I am super frustrated right now. I keep trying to make peace with the speeding ticket I got two weeks ago, and it keeps throwing a wrench into things. First, it was getting my license. A trip to the DMV is never on the top of my list of fun things to do on a day off from work, and I had to make the trip not once but TWICE because they wouldn't accept my passport with my maiden name as ID the first time.
Yesterday I phoned my insurance company and sure enough, they would raise my rates if points were assessed to my license. So I decided to take the 4-hour driver improvement course offered by the state of Florida to avoid having points assessed. (I still have to pay the ticket.) I looked into options for the class and there's one school where you can take the class online. Awesome. If I have to do it, doing it at home in my pajamas is going to be better than being in a classroom somewhere for four hours. I registered and could start right away. Great. I'll be over and done with this today.
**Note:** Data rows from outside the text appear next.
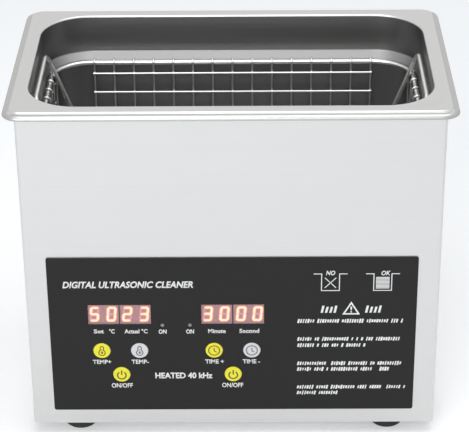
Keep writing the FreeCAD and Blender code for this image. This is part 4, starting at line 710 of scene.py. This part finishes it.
def panel_print():
    """All the white print: words, rows of word bars, two tank signs and a warning triangle."""
    meshes = [
        lettering("DIGITAL ULTRASONIC CLEANER", -102.8, 108.9, 4.3, 79.2, 0.22, 0.034, from_left=True),
        lettering("Set", -82.0, 75.9, 2.7, 6.2, 0, 0.032),
        lettering("°C", -74.0, 75.9, 2.9, 3.4, 0, 0.032),
        lettering("Actual °C", -59.2, 75.9, 2.8, 14.2, 0, 0.032),
        lettering("ON", -42.9, 75.6, 2.9, 4.9, 0, 0.032),
        lettering("ON", -26.1, 75.6, 2.9, 4.9, 0, 0.032),
        lettering("Minute", -9.6, 75.9, 2.8, 10.8, 0, 0.032),
        lettering("Second", 10.2, 75.9, 2.8, 12.2, 0, 0.032),
        lettering("TEMP+", -80.9, 53.8, 2.9, 11.4, 0, 0.030),
        lettering("TEMP-", -57.3, 53.8, 2.9, 10.6, 0, 0.030),
        lettering("TIME +", -11.3, 53.8, 2.9, 11.6, 0, 0.030),
        lettering("TIME -", 11.4, 53.8, 2.9, 10.8, 0, 0.030),
        lettering("ON/OFF", -69.0, 36.4, 3.1, 13.2, 0, 0.030),
        lettering("ON/OFF", -0.3, 36.4, 3.1, 13.2, 0, 0.030),
        lettering("HEATED 40 kHz", -30.5, 43.6, 3.9, 35.6, 0, 0.042),
        lettering("NO", 59.3, 116.6, 2.9, 5.6, 0.2, 0.034),
        lettering("OK", 92.6, 116.4, 2.9, 5.6, 0.2, 0.034),
    ]
    tree = word_bars()
    for number, (left, z, right) in enumerate(PRINT_ROWS):
        mesh = grown([(0, 0, 0)], tree, Count=round((right - left) / BAR_PITCH), Pitch=BAR_PITCH * MM,
                     Height=BAR_HEIGHT * MM, Width=BAR_WIDTH * MM, Seed=FIRST_SEED + number)
        mesh.transform(Matrix.Translation(((left + 0.7) * MM, PANEL_FACE - HAIR / 2, z * MM)))
        meshes.append(mesh)
    bm = joined(meshes)
    front, back = PANEL_FACE - HAIR, PANEL_FACE
    for x, full in TANK_SIGNS:
        outline = [(x - 10.2, 115.9), (x - 5.4, 115.9), (x - 5.4, 104.3),
                   (x + 5.4, 104.3), (x + 5.4, 115.9), (x + 10.2, 115.9)]
        stroke(bm, [(a * MM, b * MM) for a, b in outline], 0.55 * MM, front, back)
        if full:
            for step in range(FILL_LINES):
                level = (LOWEST_LINE + step * LINE_PITCH) * MM
                stroke(bm, [((x - 4.1) * MM, level), ((x + 4.1) * MM, level)], 0.62 * MM, front, back)
        else:
            for sign in (-1, 1):
                stroke(bm, [((x - 3.4 * sign) * MM, 106.2 * MM), ((x + 3.4 * sign) * MM, 113.2 * MM)],
                       0.5 * MM, front, back)
    warning_sign(bm, front, back)
    outward(bm)
    piece("panel_print", "cleaner", white_ink, bm)


def warning_sign(bm, front, back):
    """A plain triangle with a stroke and a dot, between two pairs of slanted bars."""
    x, z, size = 72.2, 91.2, 4.6
    corners = [(x - size, z - 3.4), (x + size, z - 3.4), (x, z + 4.4)]
    stroke(bm, [(a * MM, b * MM) for a, b in corners], 0.95 * MM, front, back, closed=True)
    mark = ((-0.35, -0.9), (0.35, -0.9), (0.55, 1.7), (-0.55, 1.7))
    plate(bm, [((x + a) * MM, (z + b) * MM) for a, b in mark], front, back)
    plate(bm, circle(x * MM, (z - 2.0) * MM, 0.52 * MM, 16), front, back)
    for start in (54.5, 81.5):
        for step, top in enumerate((2.4, 1.6, 1.6, 2.4)):
            a = start + step * 2.6
            bar = ((-0.9, -2.6), (0.5, -2.6), (1.5, top), (0.1, top))
            plate(bm, [((a + u) * MM, (z + v) * MM) for u, v in bar], front, back)


# ---------------------------------------------------------------- keys and number windows
def icons():
    """Printed marks, each riding on its own key."""
    def mark(key, ink, draw):
        low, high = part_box(key)
        x, z = (low.x + high.x) / 2, (low.z + high.z) / 2
        bm = bmesh.new()
        draw(bm, x, z, low.y - HAIR, low.y)
        outward(bm)
        piece(key + "_mark", key, ink, bm)

    def power(bm, x, z, front, back):
        stroke(bm, arc(x, z - 0.5 * MM, 2.65 * MM, 126, 414), 0.85 * MM, front, back)
        stroke(bm, [(x, z - 0.2 * MM), (x, z + 3.0 * MM)], 0.85 * MM, front, back)

    def clock(bm, x, z, front, back):
        stroke(bm, circle(x, z, 3.4 * MM), 0.62 * MM, front, back, closed=True)
        hands = [(x, z + 1.9 * MM), (x, z - 0.3 * MM), (x + 1.5 * MM, z - 1.2 * MM)]
        stroke(bm, hands, 0.6 * MM, front, back)
        for turn in range(0, 360, 30):
            tick = [arc(x, z, radius * MM, turn, turn + 1, 1)[0] for radius in (2.9, 2.5)]
            stroke(bm, tick, 0.25 * MM, front, back)

    def thermometer(bm, x, z, front, back):
        bulb = arc(x, z - 1.4 * MM, 1.95 * MM, 122, 418)
        tube = arc(x, z + 2.2 * MM, 1.03 * MM, 0, 180, 14)
        stroke(bm, bulb + tube, 0.62 * MM, front, back, closed=True)
        plate(bm, circle(x, z - 1.4 * MM, 0.75 * MM, 24), front, back)
        stroke(bm, [(x, z - 0.9 * MM), (x, z + 1.3 * MM)], 0.3 * MM, front, back)

    for key, ink, draw in (
        ("key_temp_up", olive_ink, thermometer), ("key_temp_down", grey_ink, thermometer),
        ("key_heat_power", olive_ink, power), ("key_time_up", olive_ink, clock),
        ("key_time_down", grey_ink, clock), ("key_sonic_power", olive_ink, power),
    ):
        mark(key, ink, draw)


SEGMENTS = {"0": "abcdef", "2": "abged", "3": "abgcd", "5": "afgcd"}
DIGIT_TALL, DIGIT_WIDE, DIGIT_LEAN = 9.0, 4.4, 0.09
ALL_SEGMENTS = "abcdefg"


def digit_segments(figure):
    """Centre lines of the lit and of the unlit segments, in mm from the digit's middle."""
    w, h = DIGIT_WIDE / 2, DIGIT_TALL / 2
    ends = {"a": ((-w, h), (w, h)), "b": ((w, h), (w, 0)), "c": ((w, 0), (w, -h)),
            "d": ((-w, -h), (w, -h)), "e": ((-w, 0), (-w, -h)), "f": ((-w, h), (-w, 0)),
            "g": ((-w, 0), (w, 0))}
    lit = [ends[letter] for letter in SEGMENTS[figure]]
    unlit = [ends[letter] for letter in ALL_SEGMENTS if letter not in SEGMENTS[figure]]
    return lit, unlit


WINDOW_WIDTH = 38.2
DIVIDER_WIDTH = 0.76
FIGURE_PLATE = 0.03  # how thick the plate of a segment is


def segment_shape(start, end, slim, inset):
    """Outline of a segment with pointed ends, about its centre line."""
    a, b = Vector(start), Vector(end)
    along = (b - a).normalized()
    side = Vector((-along.y, along.x))
    tip = slim / 2
    near, far = a + along * inset, b - along * inset
    slope = along * tip * 0.5
    return [near - slope, near + side * tip + slope, far + side * tip - slope,
            far + slope, far - side * tip - slope, near - side * tip + slope]


def numbers():
    """Lit and unlit figures on the number modules, and the bar down the middle of each window."""
    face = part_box("display_modules")[0].y
    windows_low, windows_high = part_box("display_windows")
    middle = (windows_low.z + windows_high.z) / 2 / MM - 0.15
    figures = (  # left edge of the window, its figures and their places from that edge
        (windows_low.x / MM, "5023", (3.9, 14.3, 23.9, 34.1)),
        (windows_high.x / MM - WINDOW_WIDTH, "3000", (3.9, 14.1, 24.3, 34.3)),
    )
    for name, material, slim, inset, lift in (
        # The unlit segments carry a faint painted glow.
        ("number_unlit", segment_unlit_painted_glow, 1.3, 0.5, 0.05),
        ("number_glow", segment_glow, 2.2, 0.0, 0.05),
        ("number_core", segment_core, 1.35, 0.15, 0.08),
    ):
        bm = bmesh.new()
        for left, text, places in figures:
            for place, figure in zip(places, text):
                lit, unlit = digit_segments(figure)
                for start, end in unlit if name == "number_unlit" else lit:
                    corners = [((left + place + p.x + p.y * DIGIT_LEAN) * MM, (middle + p.y) * MM)
                               for p in segment_shape(start, end, slim, inset)]
                    plate(bm, corners, face - lift * MM, face - (lift - FIGURE_PLATE) * MM)
        outward(bm)
        piece(name, "cleaner", material, bm)
    bm = bmesh.new()
    for left, _, _ in figures:
        line, half = (left + WINDOW_WIDTH / 2) * MM, DIVIDER_WIDTH / 2 * MM
        plate(bm, [(line - half, windows_low.z), (line + half, windows_low.z),
                   (line + half, windows_high.z), (line - half, windows_high.z)],
              windows_low.y - HAIR, windows_low.y)
    outward(bm)
    piece("window_dividers", "cleaner", finishes["black_bakelite"], bm)


# ---------------------------------------------------------------- screws
def pan_head(radius, height):
    """A domed head with a cross recess, its underside at the origin, pointing along +Z."""
    bm = bmesh.new()
    arms, wide = radius * 0.55, radius * 0.13
    profile = [(radius * 0.96, 0), (radius, height * 0.12), (radius, height * 0.4)]
    for step in range(1, 7):
        turn = math.radians(90 * step / 6)
        profile.append((radius * (0.72 + 0.28 * math.cos(turn)) if step < 6 else radius * 0.72,
                        height * (0.4 + 0.6 * math.sin(turn))))
    count = 48
    rings = []
    for r, z in profile:
        turns = [math.tau * i / count for i in range(count)]
        rings.append([bm.verts.new((r * math.cos(turn), r * math.sin(turn), z)) for turn in turns])
    for lower, upper in zip(rings, rings[1:]):
        for i in range(count):
            j = (i + 1) % count
            bm.faces.new((lower[i], lower[j], upper[j], upper[i]))
    bm.faces.new(rings[0][::-1])
    cross = [(wide, wide), (wide, arms), (-wide, arms), (-wide, wide), (-arms, wide), (-arms, -wide),
             (-wide, -wide), (-wide, -arms), (wide, -arms), (wide, -wide), (arms, -wide), (arms, wide)]
    top = [bm.verts.new((x, y, height)) for x, y in cross]
    deep = [bm.verts.new((x * 0.55, y * 0.55, height * 0.35)) for x, y in cross]
    for i in range(12):
        j = (i + 1) % 12
        bm.faces.new((top[i], top[j], deep[j], deep[i]))
    bm.faces.new(deep)
    edges = [bm.edges.get((rings[-1][i], rings[-1][(i + 1) % count])) for i in range(count)]
    edges += [bm.edges.get((top[i], top[(i + 1) % 12])) for i in range(12)]
    bmesh.ops.triangle_fill(bm, edges=edges, use_beauty=True)
    outward(bm)
    for face in bm.faces:
        face.smooth = False
    mesh = bpy.data.meshes.new("pan_head")
    bm.to_mesh(mesh)
    bm.free()
    item = bpy.data.objects.new("pan_head", mesh)
    bpy.context.scene.collection.objects.link(item)
    return item


HEAD_RADIUS, HEAD_HEIGHT = 2.9, 2.0
SCREW_INSET = 2.8  # from the end of a set of screws to the axis of its last one


def screw_heads():
    """Domed cross-recess heads over the plain heads of each set of outside screws."""
    head = pan_head(HEAD_RADIUS * MM, HEAD_HEIGHT * MM)
    tree = Tree("screw_heads", Head=head, Tilt=0.0, Swing=0.0, Finish=finishes["zinc_screws"])
    seen = tree.add("GeometryNodeObjectInfo", Object=tree.given("Head"))
    turn = tree.add("ShaderNodeCombineXYZ", X=tree.given("Tilt"), Z=tree.given("Swing"))
    as_turn = tree.add("FunctionNodeEulerToRotation", Euler=turn.outputs[0])
    on = tree.add("GeometryNodeInstanceOnPoints", Points=tree.given("Geometry"),
                  Instance=seen.outputs["Geometry"], Rotation=as_turn.outputs[0])
    group = tree.finish(on.outputs[0], tree.given("Finish"))
    quarter = math.pi / 2
    low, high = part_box("fan_screws")
    inset = SCREW_INSET * MM
    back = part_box("housing_shell")[1].y
    points = [(x, back, z) for x in (low.x + inset, high.x - inset)
              for z in (low.z + inset, high.z - inset)]
    fan = grown(points, group, Tilt=-quarter)
    low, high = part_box("bottom_plate_screws")
    shell_low, shell_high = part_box("housing_shell")
    ends = (low.y + inset, high.y - inset)
    level = (low.z + high.z) / 2
    sides = [grown([(x, y, level) for y in ends], group, Tilt=quarter, Swing=swing)
             for x, swing in ((shell_high.x, quarter), (shell_low.x, -quarter))]
    bpy.data.objects.remove(head)
    piece("outside_screw_heads", "cleaner", None, joined([fan, *sides]))


# ---------------------------------------------------------------- basket
WIRE_PITCH, ROW_PITCH, MESH_FLOOR = 12.7, 13.1, 138.4
WIRE = 1.35
RING_WIDTH, RING_DEPTH = 229.2, 116
WALL_INSET = 1.5 + 0.65 + 0.05  # half the ring's wire, half a mesh wire and the gap between


def weld_spots():
    """Small round lumps where the basket's wires cross."""
    pitch, row_pitch, floor = WIRE_PITCH * MM, ROW_PITCH * MM, MESH_FLOOR * MM
    wire = WIRE * MM
    levels = [floor + row * row_pitch for row in range(1, 5)]
    points = [(x * pitch, y * pitch, floor + wire / 2) for x in range(-7, 8) for y in range(-4, 5)]
    reach_y = (RING_DEPTH / 2 - WALL_INSET) * MM
    for z in levels:
        for x in range(-7, 8):
            for side in (-1, 1):
                points.append((x * pitch, side * (reach_y - wire / 2), z))
    reach_x = (RING_WIDTH / 2 - WALL_INSET) * MM
    for z in levels:
        for y in range(-3, 4):
            for side in (-1, 1):
                points.append((side * (reach_x + wire / 2), y * pitch, z))
    tree = Tree("weld_spots", Radius=0.72 * MM, Finish=finishes["basket_wire"])
    lump = tree.add("GeometryNodeMeshIcoSphere", Radius=tree.given("Radius"), Subdivisions=2)
    on = tree.add("GeometryNodeInstanceOnPoints", Points=tree.given("Geometry"), Instance=lump.outputs[0])
    group = tree.finish(on.outputs[0], tree.given("Finish"))
    mesh = grown(points, group)
    for polygon in mesh.polygons:
        polygon.use_smooth = True
    piece("basket_welds", "basket", None, mesh=mesh)


# ---------------------------------------------------------------- build
camera()
studio()
dress_frame()
tank()
panel_print()
icons()
numbers()
screw_heads()
weld_spots()

bpy.context.scene.view_settings.view_transform = "Standard"
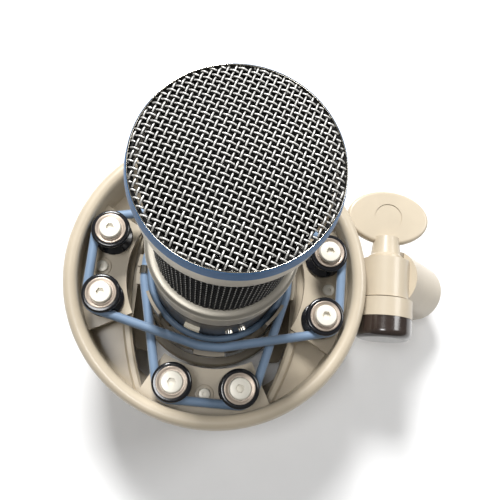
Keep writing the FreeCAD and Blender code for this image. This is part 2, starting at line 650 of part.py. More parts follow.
def make_thumb_screw():
    """Clamping screw with a flat oval paddle; its bolt runs through to the pivot nut."""
    tip_y = NUT_FRONT_Y + 3.2
    collar_y = BARREL_BACK_Y + 0.1
    neck_y = collar_y + 1.6
    end_y = PADDLE_Y - PADDLE_HALF_DEEP + 3
    shaft = turned([(0, tip_y), (BOLT_R, tip_y), (BOLT_R, collar_y), (NECK_R + 1, collar_y),
                    (NECK_R + 1, neck_y), (NECK_R, neck_y + 1), (NECK_R - 1, end_y), (0, end_y)])
    shaft.rotate(V(0, 0, 0), X_AXIS, -90)
    shaft.translate(at_pivot(0))
    outline = Part.Ellipse(V(0, 0, -PADDLE_THICK / 2), PADDLE_HALF_WIDE, PADDLE_HALF_DEEP).toShape()
    paddle = Part.Face(Part.Wire([outline])).extrude(V(0, 0, PADDLE_THICK))
    rims = [edge for edge in paddle.Edges if edge.BoundBox.ZLength < 0.01]
    paddle = paddle.makeFillet(1.5, rims)
    paddle.translate(V(SWIVEL_X, PADDLE_Y, SWIVEL_Z))
    dish_depth = 0.4
    for z in (SWIVEL_Z + PADDLE_THICK / 2 - dish_depth, SWIVEL_Z - PADDLE_THICK / 2):
        paddle = paddle.cut(Part.makeCylinder(6.2, dish_depth, V(SWIVEL_X, PADDLE_Y, z)))
    save("thumb_screw", paddle.fuse(shaft))


def main():
    os.makedirs("parts", exist_ok=True)
    make_body()
    make_connector()
    make_grille()
    make_motor()
    make_electronics()
    cage = make_cage()
    make_spools()
    make_cords()
    make_cradle()
    make_swivel(cage)


main()
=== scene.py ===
"""Ribbon microphone in its elastic shock mount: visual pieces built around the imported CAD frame."""
import math

import bmesh
import bpy
from mathutils import Euler, Matrix, Vector


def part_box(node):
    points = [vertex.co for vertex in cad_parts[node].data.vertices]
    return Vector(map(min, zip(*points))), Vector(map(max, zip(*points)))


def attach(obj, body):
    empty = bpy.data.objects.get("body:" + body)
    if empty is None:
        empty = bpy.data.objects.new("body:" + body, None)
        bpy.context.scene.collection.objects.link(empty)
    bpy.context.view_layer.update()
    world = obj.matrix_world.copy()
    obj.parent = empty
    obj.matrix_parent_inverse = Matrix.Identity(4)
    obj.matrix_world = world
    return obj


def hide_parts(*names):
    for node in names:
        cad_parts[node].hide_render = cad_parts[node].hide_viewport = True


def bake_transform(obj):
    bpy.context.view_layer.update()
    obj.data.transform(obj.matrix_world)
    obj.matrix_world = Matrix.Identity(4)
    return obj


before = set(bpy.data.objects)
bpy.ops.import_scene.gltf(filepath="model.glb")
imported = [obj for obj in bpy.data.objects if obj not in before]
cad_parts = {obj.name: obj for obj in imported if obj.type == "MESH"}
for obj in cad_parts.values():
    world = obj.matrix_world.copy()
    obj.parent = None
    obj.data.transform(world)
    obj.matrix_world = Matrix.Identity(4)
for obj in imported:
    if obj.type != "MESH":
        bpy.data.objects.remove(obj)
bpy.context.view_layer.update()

bl_info = {
    "name": "Ribbon Microphone Pieces",
    "version": (1, 0, 0),
    "blender": (4, 5, 0),
    "location": "View3D > Sidebar > Microphone",
    "description": "Builds a ribbon microphone and its shock mount around a CAD frame",
    "category": "Add Mesh",
}

MM = 0.001
SIDES = ("north", "south", "east", "west")
HANDS = ("left", "right")
DOME_RISE = 3.4 * MM
FINE_DOME_RISE = 3.2 * MM
# Height below which the body tube takes a near-black second colour.
DARK_LOWER_BODY_TOP = 86.0 * MM
SCREW_HOLE_R = 1.6 * MM
TURNED_SEGMENTS = 160
WEAVE_SHARE = 1.15
# Below this share of the weave depth, top wires take the dark material of painted shade.
DIP_SHADE_SHARE = -0.30
EDGE_SHARPNESS = 40.0


# ---- Sizes and colours that a user would change ----------------------------------------
def length(name, description, default_mm, lowest=0.0):
    """A length property whose default is given in millimetres."""
    return bpy.props.FloatProperty(name=name, description=description, default=default_mm * MM,
                                   min=lowest, unit='LENGTH', precision=5)


def colour(name, description, default):
    """A colour property."""
    return bpy.props.FloatVectorProperty(name=name, description=description, default=default,
                                         subtype='COLOR', size=3, min=0.0, max=1.0)


class GrilleSettings(bpy.types.PropertyGroup):
    """Wire cloth of the head."""
    column_pitch: length("Column pitch", "Distance between the wires that run front to back", 1.664)
    row_pitch: length("Row pitch", "Distance between the wires that run side to side", 1.541)
    wire_radius: length("Wire radius", "Radius of the outer cloth's wires", 0.225)
    fine_pitch: length("Fine pitch", "Wire distance of the inner cloth", 0.50)
    fine_radius: length("Fine radius", "Radius of the inner cloth's wires", 0.15)
    turn: bpy.props.FloatProperty(name="Turn", description="Turn of the top cloth about the axis",
                                  default=math.radians(-17.0), subtype='ANGLE')
    around: bpy.props.IntProperty(name="Wires around", description="Upright wires in the side cloth",
                                  default=90, min=8)


class CordSettings(bpy.types.PropertyGroup):
    """Elastic cord."""
    radius: length("Cord radius", "Radius of the elastic cord", 1.9)
    lug_half: length("Lug half width", "Half of the straight run that lies on the cradle", 4.6)
    lug_bend: length("Lug bend", "Bend radius where the cord leaves the cradle", 14.0)


class FinishSettings(bpy.types.PropertyGroup):
    """Main colours."""
    paint: colour("Paint", "Satin paint of the cage and the swivel", (0.50, 0.43, 0.325))
    nickel: colour("Nickel", "Plated body and rings", (0.42, 0.39, 0.33))
    wire: colour("Wire", "Outer wire cloth", (0.70, 0.69, 0.66))
    ring: colour("Ring", "Coloured ring at the head", (0.020, 0.105, 0.25))
    cord: colour("Cord", "Elastic cord", (0.16, 0.24, 0.355))


# ---- Materials ------------------------------------------------------------------------
def add(tree, kind, **values):
    """Node of a kind; values are its input sockets by name, or its own attributes."""
    node = tree.nodes.new(kind)
    for key, value in values.items():
        label = key.replace("_", " ")
        if label in node.inputs:
            node.inputs[label].default_value = value
        else:
            setattr(node, key, value)
    return node


def object_coordinates(tree, scale=(1.0, 1.0, 1.0)):
    """Object coordinates through a Mapping node."""
    source = add(tree, "ShaderNodeTexCoord")
    mapping = add(tree, "ShaderNodeMapping")
    mapping.inputs["Scale"].default_value = scale
    tree.links.new(source.outputs["Object"], mapping.inputs["Vector"])
    return mapping.outputs["Vector"]


def ramp(tree, source, stops):
    """Colour ramp from (position, colour) stops."""
    node = tree.nodes.new("ShaderNodeValToRGB")
    elements = node.color_ramp.elements
    while len(elements) < len(stops):
        elements.new(0.5)
    for element, (position, value) in zip(elements, stops):
        element.position = position
        element.color = (*value, 1.0)
    tree.links.new(source, node.inputs["Fac"])
    return node.outputs["Color"]


def bump(tree, shader, height, strength, distance):
    """Bump from a height socket into the shader's normal."""
    node = add(tree, "ShaderNodeBump", Strength=strength, Distance=distance)
    tree.links.new(height, node.inputs["Height"])
    tree.links.new(node.outputs["Normal"], shader.inputs["Normal"])


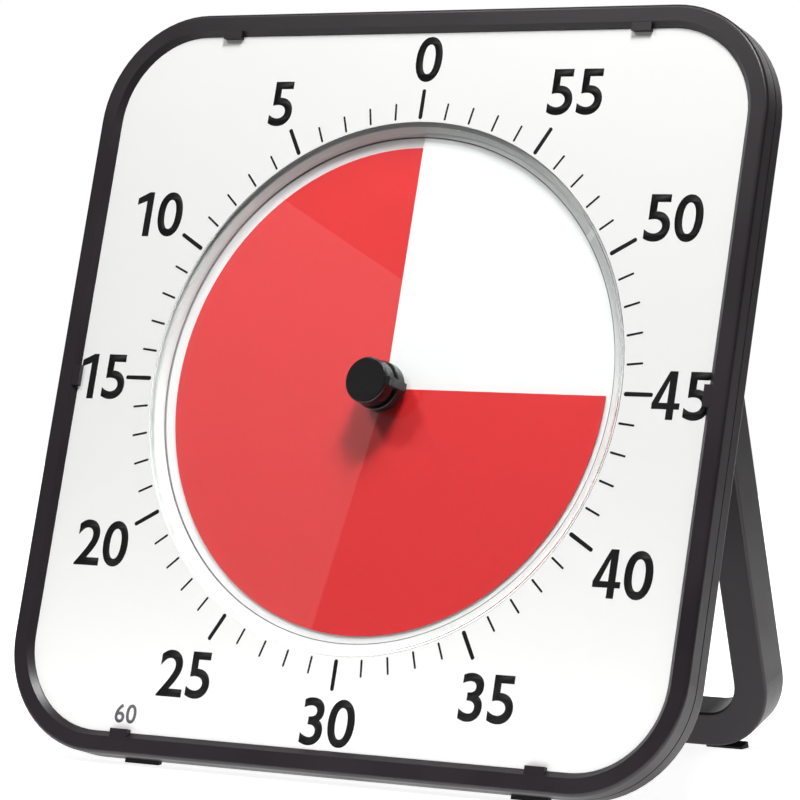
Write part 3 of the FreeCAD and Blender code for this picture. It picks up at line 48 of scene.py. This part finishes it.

Here's where the wasted day comes in. You absolutely have to spend at least four hours on this "course." I say "course" because really its just long web pages with text and a few pictures. What time and effort they didn't put into making the driving course exciting and interactive they seem to have put into ingenious ways to waste my day. Now, I know a lot (most) of people taking this course are extremely uninterested in reading the "lessons." To ensure that proper attention is paid and time spent, there is a timer built into the web page. You can not press the button to move forward on to the next lesson until 50 minutes have gone by. I had no intentions of half-assing the class. I started reading. And was done in 20 minutes. Right about as I was finishing, my screen changed all of a sudden and a yes/no question popped up. I had two minutes to answer or I would lose credit for the class. OK, I've still got 30 minutes to kill and this thing will know if I walk away to take my shower or something. That's kind of annoying, but hopefully I'll be able to work around it. I figure I can do some dishes, fold some laundry, etc. and I'll just have to carry my laptop around with me in case another question pops up to prove that I'm still there. Whatever.
About 15 minutes later, I'm in the kitchen doing dishes, keeping an eye on the computer. When I look over, it says it logged me out and I won't get any credit for the class because I wasn't actively scrolling on the page. I freaked out for a second thinking the whole thing was wasted, but I was able to log back in and start over with 10 minutes still on the clock. But it's impossible to do anything else. I literally have to stare at a screen and randomly click my mouse. I can't really think of anything more boring. Then again, my mind is pretty zoned out right now, so I'm sure there are more boring things, I just can't think of them.
The part that's so annoying and ironic is that I ACTUALLY READ ALL OF THE DAMN LESSON. I feel like I'm being punished because I'm smart enough to read something and comprehend it quickly. I'm not trying to find ways around actually doing the reading, I've just finished it in less than half the time they gave me. And now, I am not being allowed to accomplish anything useful around my house. This feels like such a wasted day.
On top of that, my printer is acting up again, printing really crappy quality. This is the fourth time this has happened since October. Kodak customer service has always been pretty good at fixing things, but I'm getting pretty frustrated having the issue return so many times. If I make it through all of the driving course, I have a super-fun customer service call to look forward to. Sigh.
At least writing about things helps me put things in perspective. I mean, I may be really frustrated by all of this today, but as bad days go, this one is pretty mild.